Menkos’ efforts to negotiate with lawmakers across the boards – he told InSight Crime that around 120 Congress representatives were open to talks – also risks channeling local development funds to establishment parties with little interest in Semilla’s political agenda.

SEE ALSO: GameChangers 2023: Guatemala Election Upset Sparks Establishment Meltdown

Six of the ten municipalities granted the highest allocation of funds, for instance, are governed by mayors from the Vamos and Valor parties. Factions of these parties supported attempts to overturn the 2023 election results and have often opposed Semilla in Congress. The departments that elected the highest number of Vamos congressional representatives also received a disproportionately high amount of Codede funds, according to an investigation by La Hora

In addition, municipalities with long-standing ties to the drug trade – such as Morales in the department of Izabal, and Ipala in Chiquimula – received a higher allocation than some entire departments. Morales was long the home of one of Guatemala’s most notorious drug clans, while Ipala is controlled by relatives of a mayor-turned-congressman previously investigated for links to the drug trade.
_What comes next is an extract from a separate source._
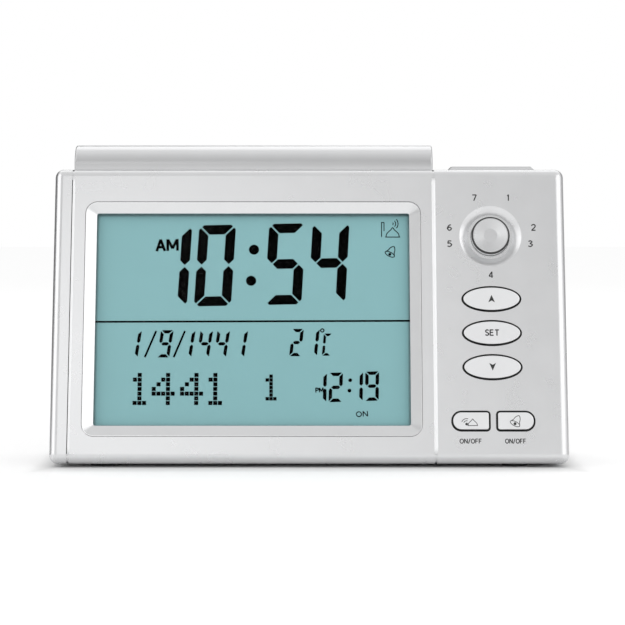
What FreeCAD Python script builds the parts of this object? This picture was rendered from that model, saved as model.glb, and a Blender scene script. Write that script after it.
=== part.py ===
import FreeCAD, Part
import math
import os
import re
import Sketcher
from FreeCAD import Placement, Rotation, Vector

# Desktop prayer clock with a leaning face: a wide display on the left, a selector and five keys
# on the right, a long snooze bar and a light key on top. Millimetres, +Z up, the front faces -Y,
# and the origin is on the table under the middle of the case.
#
# Three working frames are used. "face" lies on the leaning front: x to the right, y up the face,
# z out of it, with its origin at the lower front corner of the case. "top" lies on the top
# surface with its origin at the upper front corner. "back" lies on the rear wall as seen from
# behind, so its x runs to the viewer's left in front, and its y is the height above the table.

SIZES = (
    # case
    ("case_width", 196.4), ("base_depth", 60.0), ("case_height", 111.3), ("foot_height", 1.3),
    ("lean_angle", 14.0), ("wall", 2.2), ("edge_round", 3.2), ("hollow_round", 1.0),
    ("parting_depth", 23.0), ("groove_width", 0.8), ("groove_depth", 0.5),
    ("left_strip", 7.15), ("control_zone", 50.35),
    # running and seating clearances
    ("key_gap", 0.75), ("seat_gap", 0.3), ("trim_gap", 0.2), ("bar_gap", 0.4),
    # display
    ("bezel_side", 5.15), ("bezel_low", 10.9), ("bezel_top", 12.8), ("bezel_band", 4.2),
    ("bezel_drop", 1.4),
    ("bezel_corner", 4.6), ("window_corner", 0.9), ("bezel_rim", 0.25), ("bezel_edge", 1.2),
    ("flange_width", 2.5), ("window_overlap", 2.2), ("window_thick", 1.5),
    ("film_thick", 0.25), ("glass_thick", 1.1), ("glass_margin", 2.05), ("glass_margin_y", 1.5),
    ("ledge_width", 1.8), ("zebra_thick", 1.0), ("zebra_inset", 6.1), ("led_depth", 2.0),
    ("led_width", 5.0), ("led_pitch", 26.0),
    ("guide_thick", 2.5), ("holder_wall", 1.6), ("board_thick", 1.6),
    ("main_board_depth", 12.0), ("post_gap_x", 3.9), ("post_below", 14.4),
    ("post_above", 21.6), ("post_radius", 2.4), ("pilot_radius", 0.95), ("pilot_skin", 1.0),
    ("pilot_spare", 1.0), ("pilot_sink", 0.9), ("screw_radius", 0.9),
    ("screw_head_radius", 1.9), ("screw_head_height", 1.4), ("screw_length", 7.0),
    ("cross_width_share", 0.14), ("cross_reach_share", 0.6),
    # case screws
    ("boss_inset", 5.0), ("boss_low_y", 30.0), ("boss_top", 16.7), ("boss_radius", 3.2),
    ("boss_bore", 1.35), ("case_screw_radius", 1.3), ("case_screw_length", 12.0),
    ("case_head_radius", 2.7), ("case_head_height", 2.0), ("well_radius", 4.5),
    ("well_bore", 3.1), ("well_floor", 2.5),
    # controls on the face
    ("control_inset", 28.7), ("oval_width", 21.4), ("oval_height", 8.7), ("key_proud", 0.9),
    ("key_flange", 1.5), ("key_flange_thick", 1.2), ("oval_gap", 4.5), ("upper_share", 0.393),
    ("key_edge", 0.35), ("key_skin", 1.4),
    ("toggle_width", 13.4), ("toggle_height", 6.5), ("toggle_y", 16.65), ("toggle_offset", 8.45),
    ("toggle_large_round", 3.1), ("toggle_small_round", 0.8),
    ("key_board_depth", 9.0), ("key_board_width", 35.0), ("key_board_low", 7.0),
    ("key_board_top", 14.7), ("key_post_x", 13.0), ("key_post_low_y", 26.4),
    ("key_post_drop", 13.0),
    ("switch_side", 6.0), ("switch_height", 3.5), ("plunger_radius", 1.6),
    ("plunger_proud", 1.1), ("plunger_well", 2.4), ("plunger_root", 1.2), ("plunger_fit", 0.08),
    # selector
    ("selector_top", 26.3), ("dish_radius", 11.9), ("dish_floor_radius", 8.5),
    ("dish_drop", 1.8), ("dish_back", 2.0), ("dish_rim", 2.0), ("knob_radius", 7.35),
    ("knob_proud", 1.5), ("knob_chamfer", 0.55), ("knob_hollow", 0.4),
    ("knob_flat_radius", 2.6), ("knob_wall", 1.4), ("knob_tail", 3.2), ("hub_radius", 4.4),
    ("shaft_radius", 3.0), ("shaft_flat", 0.8), ("shaft_top", 0.4), ("shaft_fit", 0.06),
    ("knob_rim", 0.5), ("rotary_side", 12.4),
    ("rotary_height", 4.4), ("rotary_bush_radius", 3.9), ("rotary_bush_height", 0.6),
    # snooze bar and light key on top
    ("bar_front", 3.65), ("bar_depth", 17.0), ("bar_height", 9.7), ("bar_front_round", 8.4),
    ("bar_back_round", 4.0), ("bar_end_round", 0.7), ("bar_wall", 1.8), ("bar_lip", 1.2),
    ("light_inset", 27.4), ("light_width", 33.0), ("light_depth", 12.0),
    ("light_proud", 1.4), ("light_bevel", 1.25),
    ("top_board_drop", 12.0), ("top_board_depth", 11.0), ("top_row_y", 11.2),
    ("top_board_lap", 6.0), ("top_board_side", 3.8), ("snooze_post_radius", 2.2),
    ("top_post_step", 2.45), ("top_post_side", 6.6), ("top_post_radius", 1.8),
    ("top_pilot_radius", 0.8), ("snooze_switch_inset", 8.25),
    # battery bay, seen from behind
    ("bay_x", 20.0), ("bay_low", 26.0), ("cell_radius", 7.15), ("cell_length", 50.0),
    ("cell_nub", 0.9), ("cell_nub_radius", 2.6), ("cell_gap", 0.5), ("spring_room", 5.0),
    ("plate_room", 0.9), ("bay_wall", 1.5), ("door_thick", 1.8), ("rib_thick", 1.0),
    ("door_ledge", 2.0), ("door_tab", 2.2), ("latch_scoop", 6.0), ("ridge_half", 9.0),
    ("ridge_width", 0.8), ("ridge_pitch", 2.0), ("ridge_top", 1.5), ("tail_half", 1.0),
    ("tail_reach", 1.5), ("spring_wire", 0.35), ("spring_turns", 4.0),
    ("spring_radius", 3.2), ("contact_thick", 0.4), ("contact_side", 10.0),
    # speaker, seen from behind
    ("speaker_side", 35.8), ("speaker_lift", 5.05), ("speaker_radius", 25.0),
    ("rim_thick", 1.2),
    ("basket_depth", 9.0), ("basket_back_radius", 15.0), ("magnet_radius", 13.5),
    ("magnet_depth", 6.0), ("cone_thick", 0.5), ("cone_mouth", 20.8), ("speaker_screw_length", 2.6),
    ("cone_drop", 6.0), ("surround_radius", 22.4), ("surround_lap", 0.6), ("coil_radius", 6.5),
    ("grille_radius", 20.0), ("slot_width", 2.2), ("slot_pitch", 4.4),
    ("speaker_post_radius", 2.6), ("speaker_post_out", 28.0), ("clamp_thick", 1.2),
    ("clamp_radius", 3.5),
    # feet
    ("foot_radius", 5.0), ("foot_sink", 0.7), ("foot_side", 19.8), ("front_foot_back", 11.5),
    ("rear_foot_front", 9.0),
    # small electronics and wires
    ("chip_height", 1.6), ("capacitor_height", 4.5), ("capacitor_radius", 2.5),
    ("connector_width", 8.0), ("connector_depth", 5.0), ("connector_height", 3.5),
    ("sensor_inset", 8.3), ("sensor_y", 30.0), ("sensor_height", 2.2), ("sensor_radius", 1.3),
    ("ribbon_inset", 4.3), ("flat_cable_drop", 2.5), ("flat_cable_thick", 0.5),
    ("flat_cable_width", 12.0), ("wire_bend", 2.6), ("wire_pitch", 1.5), ("wire_radius", 0.65),
    ("speaker_lead_out", 8.0), ("speaker_lead_in", 5.0), ("speaker_lead_rise", 4.0),
    ("battery_lead_out", 7.0), ("battery_lead_in", 3.5), ("battery_lead_drop", 6.0),
)
ALIASES = {name for name, number in SIZES}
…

Despite the significant increase in proposed Codede funding, the government initially struggled to win support for its plans. Negotiations appeared to have stalled until a sizable faction of lawmakers spanning 14 parties helped Semilla reach the two-thirds majority threshold needed to approve the budget increase during a vote held on August 13.* (Days later, lawmakers again backed the proposal after the Constitutional Court overturned the initial vote.) 

The victory in Congress marked a significant turn of fortune for the Arévalo administration, following a series of humbling defeats, and it appears to have laid the foundation for a period of more consistent support for Semilla’s ambitions in Congress, where the government has neither proposed a legislative package specifically designed to combat corruption, nor managed to pass individual anti-graft reforms of note. But it also served as a reminder that Semilla has little to offer potential allies aside from state resources, suggesting the party may be unable to sustain congressional support without fueling a well-established system of trade-offs that has previously favored corruption at the local level.

*The final budget allocation increase to the Codedes approved by Congress totaled Q1.88 billion ($242 million).